Maintaining Balance:

I work out. I love to run. I’m an avid golfer and an skier. I love to travel and eat and cook.

We have summer Fridays – everyone can pick one Friday each month to do whatever they choose. It helps keep people fresh and gives them time off to relax and recharge their batteries when things are slower.
I always encourage travel. Travel is one of the great influences for me with my own work because it gives me perspective and a fresh way of looking at the world.

David’s Toughest Challenge:

Without a doubt, the toughest challenges are making the hard decisions in the office and building a strong team that has a short hand in working together.

Additional Thoughts for Someone Just Starting Out:

The world around us, especially with the pace of ever-changing technology, is going to impact your business or career. It is hugely important to never stop learning, reading, educating and staying on top of trends.

Far too often designers get into a rut. They figure something out and they start doing that over and over. They become known for it and stop experimenting. Those who are the most successful for a sustained period of time are like chameleons. They possess an ability to continually learn and assimilate knowledge in different areas and apply their creativity to different applications. That’s something I will always encourage and strive for personally and professionally.

About David:

Considered one of the top emerging designers in the U.S., David began as a design director at Young & Rubicam, then launched his own firm at the age of 23. He has collaborated with many of the world’s most sophisticated clients, earning multiple awards for his work.

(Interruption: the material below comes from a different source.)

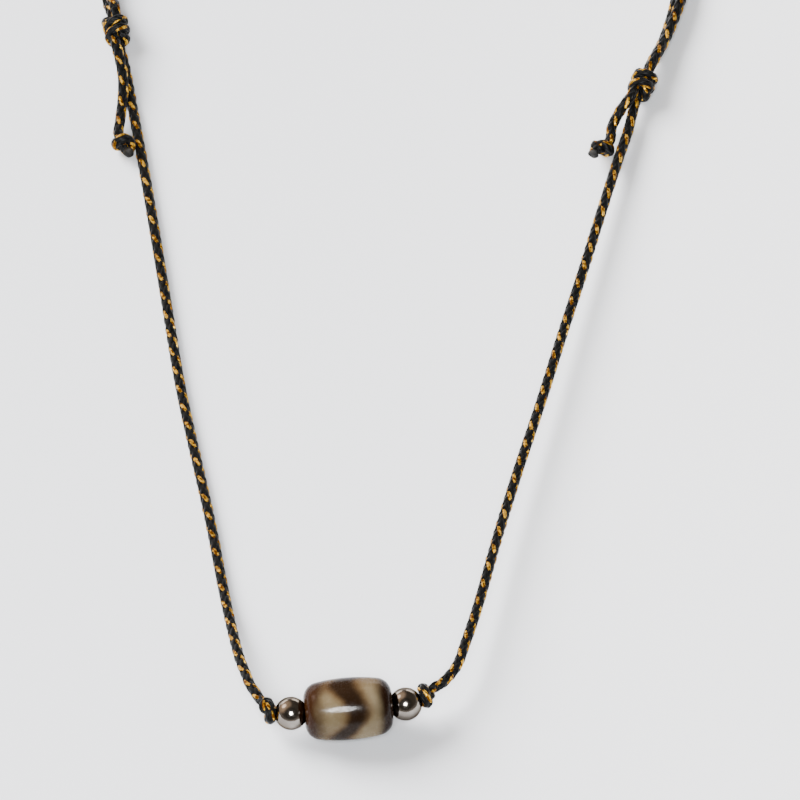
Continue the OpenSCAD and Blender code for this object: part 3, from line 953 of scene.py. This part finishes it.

David graduated in 1998 from Washington University in St. Louis with degrees in art and business and was immediately hired by Y&R Advertising as design director. In this role, he extended brand imagery from advertising to diverse target-directed media for top Y&R clients such as AT&T, Sony, DuPont and Citibank.

Acting on his desire to create the core brand itself, David founded And Partners in 1999 to provide branding, graphic identity, literature, and collateral for up-market consumer and professional-service companies. The firm has enjoyed steady growth and recognition while expanding into multi-media and environments.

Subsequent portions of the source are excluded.